Assigned Session: #AGM28: Generic Meeting Session
Glacier mapping using Deep Neural Networks in the Tropical Andes
Abstract ID: 28.7399 | Accepted as Poster | Poster | 2025-02-28 12:45 - 14:15 | Ágnes‐Heller‐Haus/Small Lecture Room
Diego Pacheco Ferrada (0)
Seehaus, Thorsten (1)
Diego Pacheco Ferrada ((0) Friedrich-Alexander-Universität Erlangen-Nürnberg, Wetterkreuz 15, 91058, Erlangen, Bayern, DE)
Seehaus, Thorsten (1)
(0) Friedrich-Alexander-Universität Erlangen-Nürnberg, Wetterkreuz 15, 91058, Erlangen, Bayern, DE
(1) Friedrich-Alexander-Universität Erlangen-Nürnberg, Wetterkreuz 15, 91058, Erlangen, Bayern, DE
Tropical Andes Glaciers have experienced a significant and accelerated decrease over the last decades, mainly driven by climatic variables affected by climate change. Despite their importance in high-altitude environments, only a few studies have evaluated the area and volume changes on regional and multitemporal scales, focusing mainly on specific areas in Perú or Bolivia. Furthermore, the potential growth of debris-covered glaciers extent imposes new challenges for mapping, especially with conventional threshold methods. Therefore, this study aims to generate updated and temporally consistent outlines of the Tropical Andes Glacier by implementing a fully automatic routine supported by machine-learning approaches, which can be suitable to evaluate the ice volume change over the last decade in the tropics. A deep learning model using state-of-art architectures was trained to map the glacier extent across the Tropical Andes. Here, the Glacier-VisionTransformer-U-Net (GlaViTU) -a hybrid deep learning model composed by a segmentation transformer inline with a convolutional neural network- was trained for a large-scale glacier delineation considering the most recent Peruvian glacier inventory (INAIGEM) from 2020, including debris-free and debris-cover glaciers. The model was fed with diverse remote sensing data: optical (Sentinel-2), topographic features (Copernicus DEM elevation and slope), and synthetic aperture radar (SAR) data (Sentinel-1 backscatter and coherence). Once trained, the model has successfully reproduced the overall glacier’s extent of the Peruvian Andes. While the model performs best (IoU) when segmenting debris-free glaciers, the most challenging areas remain debris cover glaciers.
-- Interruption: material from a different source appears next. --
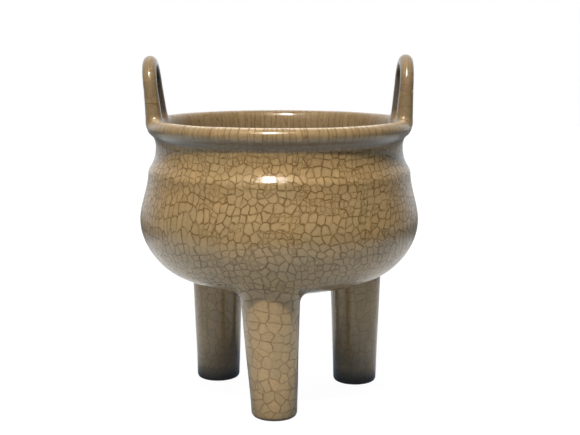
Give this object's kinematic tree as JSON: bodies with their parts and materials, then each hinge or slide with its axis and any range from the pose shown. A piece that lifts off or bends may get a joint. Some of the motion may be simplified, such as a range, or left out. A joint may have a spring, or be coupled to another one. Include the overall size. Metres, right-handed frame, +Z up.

Nonetheless, coherence maps from repeat-pass and multiple orbits improve differentiation between debris-cover and debris-free glacier areas, as well as mitigate the impact of shadowed and overlayed. Moreover, results show that clouds partially occluding glaciers do not affect the delineation, which is a crucial improvement in regions with limited cloud-free optical imagery. This study underscores the importance of combining remote sensing data to improve automated glacier mapping. These results highlight the potential for multitemporal glacier monitoring in the entire Tropical Andes; enabling periodic glacier mapping to evaluate temporal evolution and, volume changes over the last decade in combination with remote sensed DEMs, e.g. TanDEM-X acquisitions.